国土交通白書 2023
第2節 新しい暮らしと社会の姿
インタビュー 日本のWell-being型スマートシティに向けて

デジタル化により暮らしやすさを実現していくためには、実効性のあるデジタル活用を息長く続けることが肝要である。データ利活用を通じた価値創出などの研究に従事し、これまでスマートシティの社会実装に取り組まれてきた西岡氏に、持続可能なスマートシティに向けたポイントについてお話を伺った。
●日本におけるスマートシティの特徴
デジタル技術で社会や暮らしの向上を図り、社会インフラをデジタル化で変えていく取組みは、スマートシティに集約されるが、技術先行ではなく、目的や課題を設定し、関係する様々な人や団体、産官学民での連携を図ることが重要である。そのため最初に取り組むべきことは、まちが強みをどう伸ばし、弱みをどう補うか、これからどうありたいかといったビジョンを持つことである。そうしたビジョンをまち全体の共通認識として、地域社会のあり方を、地域が主体となってデジタル化で変えていくことが肝要である。
欧州では、過去は個別最適のスマートシティであったが、近年は全体最適のスマートシティに移行している。日本は欧州より後発な分、データ連携基盤をもとに当初から全体最適を意識した取組みが志向されていると思う。スマートシティを目的で大別するならば、欧州等の環境配慮型のもの、インドなどインフラ開発型のもの、そして北欧や日本などWell-being型のものなどそれぞれ社会背景に応じた特色がある。また、取組みの進め方では、中国など中央集権的で迅速に進めるものもあれば、日本のように官民連携により、地域に近いところで意思決定を行い、取得されたデータも分散型でより現場に近いところで管理されるような民主的なプロセスで進めるやり方もある。

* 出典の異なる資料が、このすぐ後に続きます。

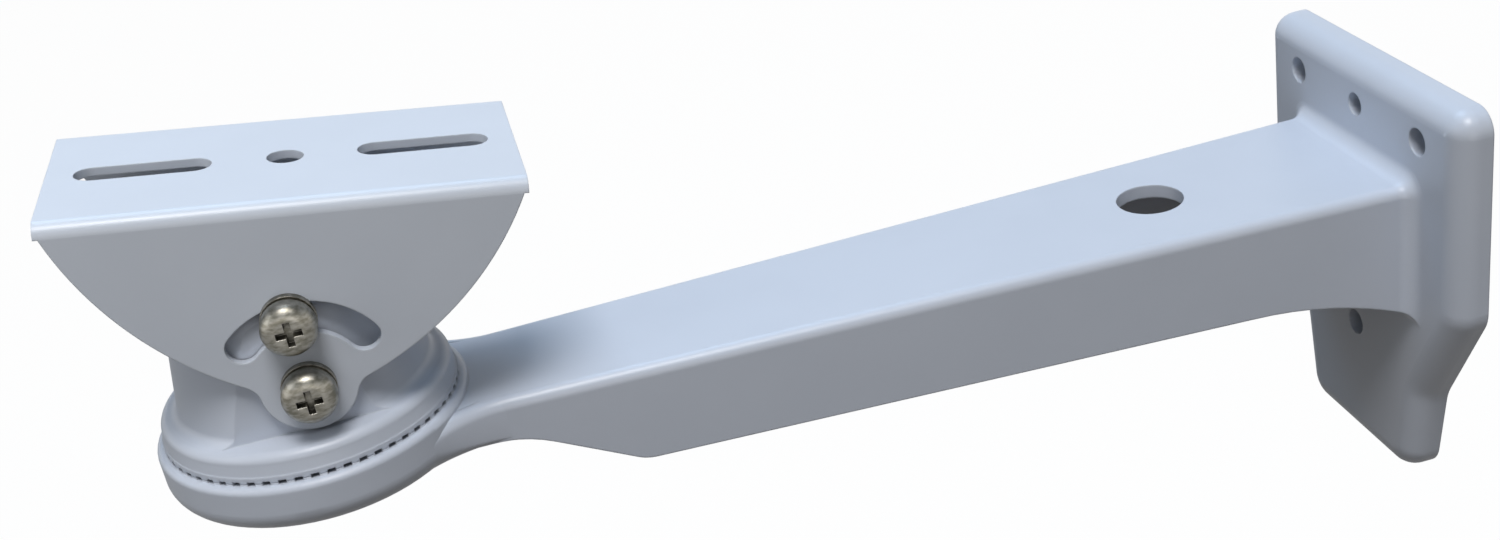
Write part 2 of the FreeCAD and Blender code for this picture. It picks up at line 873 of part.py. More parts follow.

Well-beingについては、近年、指標整備が進展し、主観と客観、双方の観点からまちのWell-beingを定量的に評価することが可能となっており、自治体によってはWell-beingを軸に取組みを評価する動きも見られている。技術を取り込んだらすなわち何かが解決するという考えではなく、ありたい姿や目的を定め、何に取り組むのか取捨選択していくためには、データを活用してEBPMを推進し、社会的効果についてもデータを活用して、Well-beingの面から定量的に測定することで、継続的に改善していくことが可能となる。デジタル化はハードインフラと比べると書き換えが容易であるので柔軟に改善を図りやすい。日本の取組みは概して海外と比べ慎重な面があり、試行錯誤が許容されにくいとも捉えられるが、今後、日本の自治体の取組みにおいて、効果が上手く現れなかった際に失敗だったと取組みを終えるよりは、定量的な振り返りから、次は少しやり方を変えて取り組んでみようというマインドで進められると、スマートシティが一層展開しやすくなるのではないか。
●持続可能なスマートシティに向けて
スマートシティは私たちの暮らしに関わるものであり、暮らしは分野を隔てず横断するものである。例えば、朝起きてから、乗り物に乗って出かけ、学校や病院へいくとして、これらは行政の所管としては別の分野になるが、人々にとっては一体となっている。このため、住民目線で必要なサービスを支えるデータシステムも、教育分野、交通分野など分野を横断してつながることがスマートシティの観点で重要である。そうした分野を超えた連携が、使い勝手の良さを支え、使い勝手の良い魅力的なシステムは使い続けられ、サービスの持続性を高められるという好循環となり、持続性を支えることが期待される。
また、スマートシティには多くの人の合意を必要とする。このことは合意形成が難しいという側面もあるものの、多くの関係者の知見が集まることで、新たな共創が可能であるとも捉えられる。そのまちにとって何が最も重要な課題かを洗い出し、共創によって課題解決を検討していく。その過程を通じて多くの人が自分ごととしてコミットすることになるため、結果的にそれがまちの持続性につながる側面がある。
さらに、まちづくりを担う自治体の目線では、スマートシティを計画する際、支出というより投資という目線を持ち、投資効果として回収できるものに目を向けていくことが重要であると考える。投資効果が表れれば、さらに次の投資へとつなげていくことも可能であり、持続性が支えられると考えられる。
スマートシティは人々のWell-beingを向上させるものとして企図され、共創や投資効果などプラスの効果が発現されていくことで持続性が担保されるのではなかろうか。これにより、スマートシティが実証段階から実装へとステップアップしていくことが可能になると考えている。